### Aim
Quote, with no changes, the lines that run from the top of the material to the line with "finish(tail_o_ring, name)", both included.

### Data lines
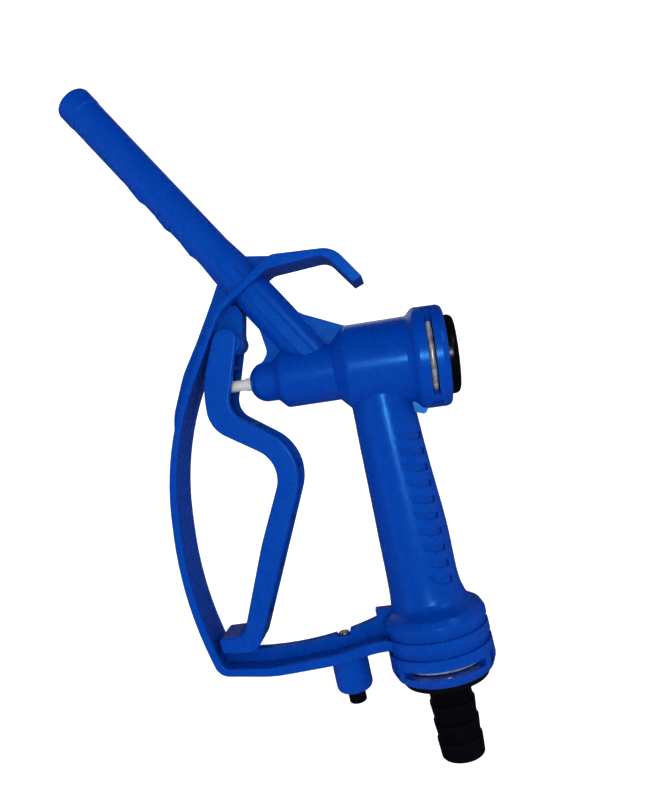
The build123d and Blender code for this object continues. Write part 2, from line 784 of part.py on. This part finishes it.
with BuildPart() as hose_tail:
    turned(
        HOSE,
        (0, TAIL_BORE_R),
        (0, BARB_ROOT_R - 0.1),
        (0.5, BARB_ROOT_R + 0.3),
        *barbs,
        (TAIL_FLANGE_Z - 3.0, TAIL_NECK_R),
        (TAIL_FLANGE_Z, 13.0),
        (TAIL_FLANGE_Z, TAIL_FLANGE_R),
        (TAIL_FLANGE_TOP_Z, TAIL_FLANGE_R),
        (TAIL_FLANGE_TOP_Z, SPIGOT_R - 0.3),
        (TAIL_FLANGE_TOP_Z + 1.6, SPIGOT_R),
        (TAIL_TOP_Z - 1.2, SPIGOT_R),
        (TAIL_TOP_Z, SPIGOT_R - 1.0),
        (TAIL_TOP_Z, GRIP_BORE_R + 2),
        (TAIL_TOP_Z - 6, TAIL_BORE_R),
    )
    for seal_z in TAIL_SEALS_Z:
        ring(HOSE, seal_z, SEAL_GROOVE_R, SPIGOT_R + 1, SEAL_GROOVE_WIDTH, Mode.SUBTRACT)
    ring(HOSE, LOWER_CLIP_Z, CLIP_GROOVE_R, SPIGOT_R + 1, CLIP_GROOVE_WIDTH, Mode.SUBTRACT)
finish(hose_tail, "hose_tail")

for name, seal_z in zip(("tail_o_ring_lower", "tail_o_ring_upper"), TAIL_SEALS_Z):
    with BuildPart() as tail_o_ring:
        seal(HOSE, seal_z, SEAL_GROOVE_R + SEAL_WIRE_R + 0.02, SEAL_WIRE_R)
    finish(tail_o_ring, name)

with BuildPart() as tail_clip:
    clip_ring(HOSE, LOWER_CLIP_Z)
finish(tail_clip, "tail_clip")

# ---------------------------------------------------------------- hold-open latch

BUSH_BOTTOM_Z = LATCH_BOSS_BOTTOM_Z + 0.6
BUSH_TOP_Z = BUSH_BOTTOM_Z + 3.2
SHOULDER_TOP_Z = BUSH_TOP_Z + 2.6

with BuildPart() as latch_button:
    turned(
        LATCH,
        (BUTTON_BOTTOM_Z, 0),
        (BUTTON_BOTTOM_Z, BUTTON_R),
        (BUSH_TOP_Z + 0.1, BUTTON_R),
        (BUSH_TOP_Z + 0.1, LATCH_BORE_R - 0.4),
        (SHOULDER_TOP_Z, LATCH_BORE_R - 0.4),
        (SHOULDER_TOP_Z, 0),
        radii=(0, 1.0, 0, 0, 0.3, 0),
    )
    ring(LATCH, 44.0, 0, PIN_SHANK_R + 0.02, 8.0, Mode.SUBTRACT)
finish(latch_button, "latch_button")

with BuildPart() as latch_bush:
    bush_middle = (BUSH_BOTTOM_Z + BUSH_TOP_Z) / 2
    ring(LATCH, bush_middle, BUTTON_R + 0.08, LATCH_BORE_R - 0.02, BUSH_TOP_Z - BUSH_BOTTOM_Z)
finish(latch_bush, "latch_bush")

with BuildPart() as latch_pin:
    turned(
        LATCH,
        (40.3, 0),
        (40.3, PIN_SHANK_R),
        (PIN_TOP_Z - 1.4, PIN_SHANK_R),
        (PIN_TOP_Z - 1.4, PIN_HEAD_R),
        (PIN_TOP_Z, PIN_HEAD_R),
        (PIN_TOP_Z, 0),
        radii=(0, 0.3, 0, 0.3, 0.9, 0),
    )
finish(latch_pin, "latch_pin")

with BuildPart() as latch_spring:
    spring(LATCH, SHOULDER_TOP_Z + 0.05, LATCH_BORE_TOP_Z - 0.05, 4.6, 0.4, 5)
finish(latch_spring, "latch_spring")
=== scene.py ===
import json
import math

import bmesh
import bpy
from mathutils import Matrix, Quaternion, Vector


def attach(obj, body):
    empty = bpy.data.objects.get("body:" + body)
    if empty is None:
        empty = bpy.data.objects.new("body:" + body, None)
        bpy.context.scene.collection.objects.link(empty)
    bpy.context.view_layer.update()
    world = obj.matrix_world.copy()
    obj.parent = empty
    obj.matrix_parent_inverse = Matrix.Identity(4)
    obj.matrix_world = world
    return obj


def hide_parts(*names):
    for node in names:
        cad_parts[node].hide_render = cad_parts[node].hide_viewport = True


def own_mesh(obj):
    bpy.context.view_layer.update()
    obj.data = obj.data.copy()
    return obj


# Lengths are in metres and powers in watts, in the CAD's frame: +Z runs up the grip and +X to the rear.

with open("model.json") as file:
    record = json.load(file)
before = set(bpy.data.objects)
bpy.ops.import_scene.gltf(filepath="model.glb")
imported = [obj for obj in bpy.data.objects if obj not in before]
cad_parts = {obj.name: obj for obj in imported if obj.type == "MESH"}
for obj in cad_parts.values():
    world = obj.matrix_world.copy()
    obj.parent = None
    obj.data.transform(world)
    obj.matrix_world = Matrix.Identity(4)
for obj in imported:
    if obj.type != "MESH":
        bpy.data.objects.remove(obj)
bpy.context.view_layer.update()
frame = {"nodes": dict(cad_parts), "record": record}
NODES = frame["nodes"]
NODE_SLOTS = {row["node"]: row["material_slot"] for row in frame["record"]["subparts"]}

# ---------------------------------------------------------------- material tools


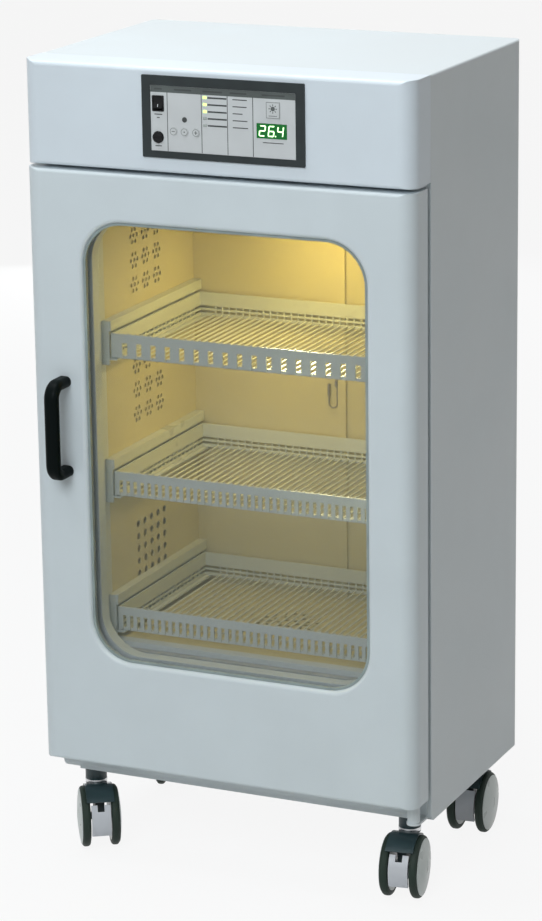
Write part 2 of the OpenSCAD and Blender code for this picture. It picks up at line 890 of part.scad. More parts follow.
module door_hinges() {
    color(white) union() {
        // lower tongue in front of the base, with its flange, its boss and its pin
        translate([0, 0, lower_z]) linear_extrude(tongue_t) tongue_plan(front_y);
        box([pivot_x - tongue_w / 2, front_y - hinge_flange, lower_z],
            [pivot_x + tongue_w / 2, front_y, lower_z + 24]);
        translate([pivot_x, pivot_y, lower_z]) cylinder(r = tongue_w / 2 - 1, h = door_z0 - 0.3 - lower_z);
        translate([pivot_x, pivot_y, lower_z + tongue_t])
            cylinder(r = pin_r, h = door_z0 + 12 - lower_z - tongue_t);
    }
    color(white) union() {
        // upper tongue in the gap under the head
        translate([0, 0, upper_z]) linear_extrude(tongue_t) tongue_plan(front_y);
        box([pivot_x - tongue_w / 2, front_y - hinge_flange, upper_z - 24],
            [pivot_x + tongue_w / 2, front_y, upper_z + eps]);
        translate([pivot_x, pivot_y, door_z1 - 14]) cylinder(r = pin_r, h = upper_z - door_z1 + 14 + eps);
    }
}

module window_outline(g) {
    pad([win_cx, win_cz], [window_w, window_h] - [2, 2] * g, window_r - g);
}

module door_form(g, back) {
    intersection() {
        translate([0, 0, door_z0 - past]) linear_extrude(door_z1 - door_z0 + 2 * past)
            rounded([-half_w + g, door_y + g], [half_w - g, back],
                    [corner_r - g, corner_r - g, 0, 0]);
        along_x(-half_w - past, body_w + 2 * past)
            rounded([door_y + g, door_z0 + g], [back, door_z1 - g],
                    [door_edge_r - g / 2, 0, 0, door_edge_r - g / 2]);
    }
}

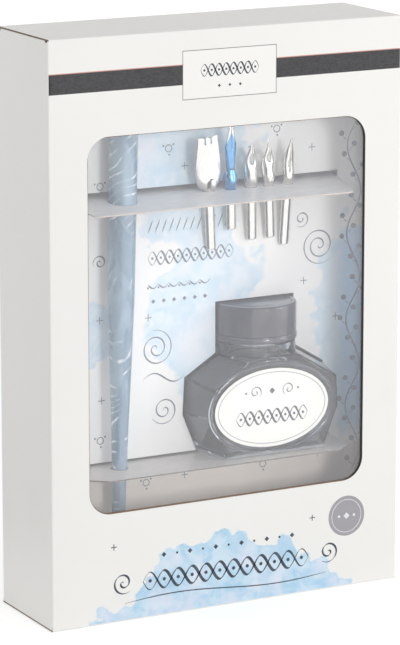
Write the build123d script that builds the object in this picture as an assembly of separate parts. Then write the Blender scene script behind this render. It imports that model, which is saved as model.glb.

### Output for this exercise
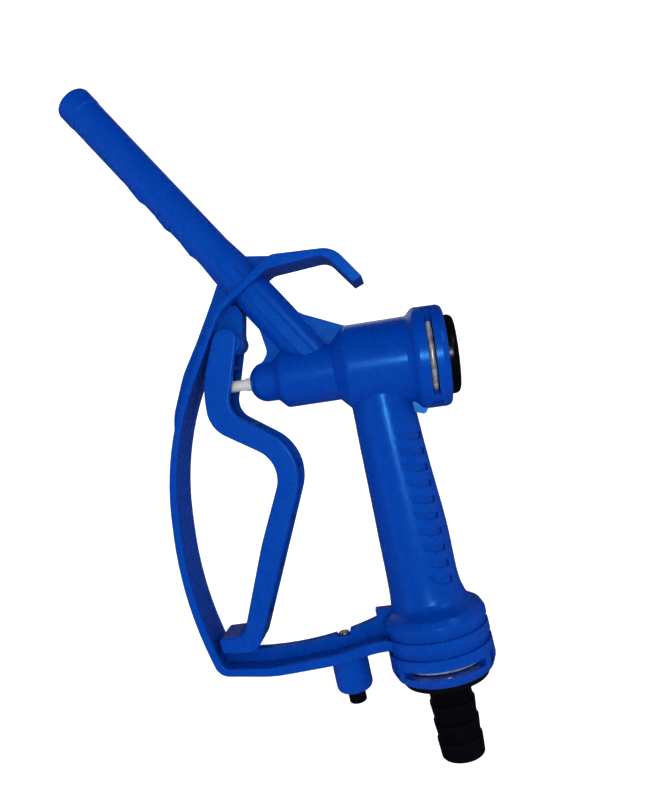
The build123d and Blender code for this object continues. Write part 2, from line 784 of part.py on. This part finishes it.
with BuildPart() as hose_tail:
    turned(
        HOSE,
        (0, TAIL_BORE_R),
        (0, BARB_ROOT_R - 0.1),
        (0.5, BARB_ROOT_R + 0.3),
        *barbs,
        (TAIL_FLANGE_Z - 3.0, TAIL_NECK_R),
        (TAIL_FLANGE_Z, 13.0),
        (TAIL_FLANGE_Z, TAIL_FLANGE_R),
        (TAIL_FLANGE_TOP_Z, TAIL_FLANGE_R),
        (TAIL_FLANGE_TOP_Z, SPIGOT_R - 0.3),
        (TAIL_FLANGE_TOP_Z + 1.6, SPIGOT_R),
        (TAIL_TOP_Z - 1.2, SPIGOT_R),
        (TAIL_TOP_Z, SPIGOT_R - 1.0),
        (TAIL_TOP_Z, GRIP_BORE_R + 2),
        (TAIL_TOP_Z - 6, TAIL_BORE_R),
    )
    for seal_z in TAIL_SEALS_Z:
        ring(HOSE, seal_z, SEAL_GROOVE_R, SPIGOT_R + 1, SEAL_GROOVE_WIDTH, Mode.SUBTRACT)
    ring(HOSE, LOWER_CLIP_Z, CLIP_GROOVE_R, SPIGOT_R + 1, CLIP_GROOVE_WIDTH, Mode.SUBTRACT)
finish(hose_tail, "hose_tail")

for name, seal_z in zip(("tail_o_ring_lower", "tail_o_ring_upper"), TAIL_SEALS_Z):
    with BuildPart() as tail_o_ring:
        seal(HOSE, seal_z, SEAL_GROOVE_R + SEAL_WIRE_R + 0.02, SEAL_WIRE_R)
    finish(tail_o_ring, name)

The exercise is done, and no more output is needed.